The Way of the Cross · ★½
A disparate group of middle-class neighbors take a sight-seeing cruise to the Middle East led by their vicar, who falls ill just before a planned day excursion to Jerusalem. A young and inexperienced minister takes his place, and finds himself unable to deal with all the individual ways in which each member of the party is unsatisfied with their lives and relationships. During the short tour, people overhear things about themselves that force them to re-evaluate their lives, and several others experience mishaps. There was something about it that reminded me of a soap opera—adultery, misunderstandings, humiliations—and I can’t say that I saw the point of it at all.

The Breakthrough · ★★
The final story is a bit of an outlier in that it doesn’t take place abroad, but still somewhere unfamiliar to the protagonist: On the salt marshes of the British East coast, at an isolated laboratory near a U.S. military base.
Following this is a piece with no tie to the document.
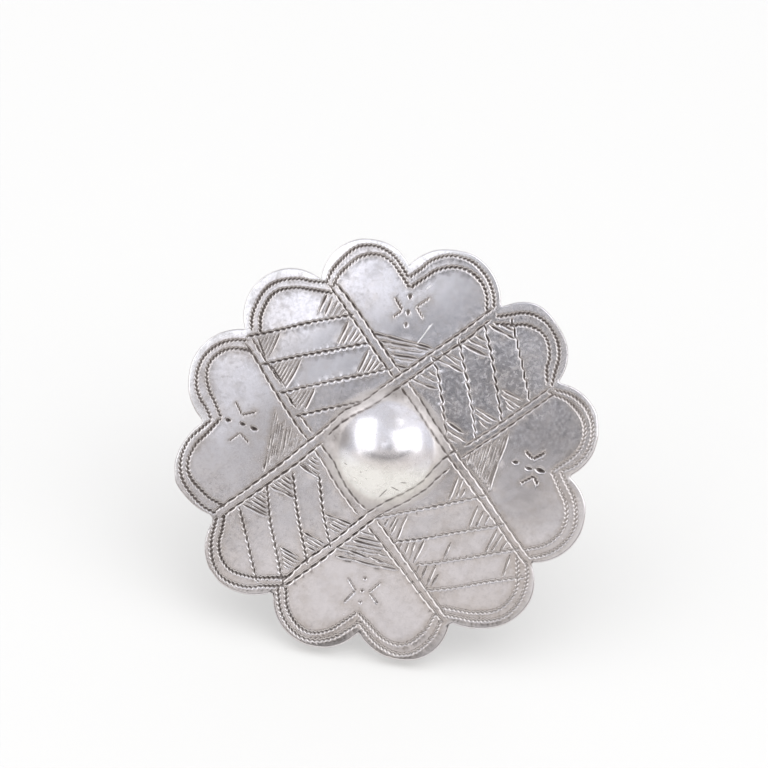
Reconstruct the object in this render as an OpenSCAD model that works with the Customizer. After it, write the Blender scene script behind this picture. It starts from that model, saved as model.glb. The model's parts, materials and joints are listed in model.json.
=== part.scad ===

An electrical engineer is sent there by his employer with no further details, and finds out on arrival that the eccentric head-scientist is working on a project to trap a human’s psychic energy at the moment of death. This story strongly flirts with sci-fi, which must be why it put me in mind of my least-favorite du Maurier novel, The House on the Strand, but also a sort of reverse Frankenstein? I liked that it tackled the experiment from a moral and ethical side, but the casual ableism was just unnecessary.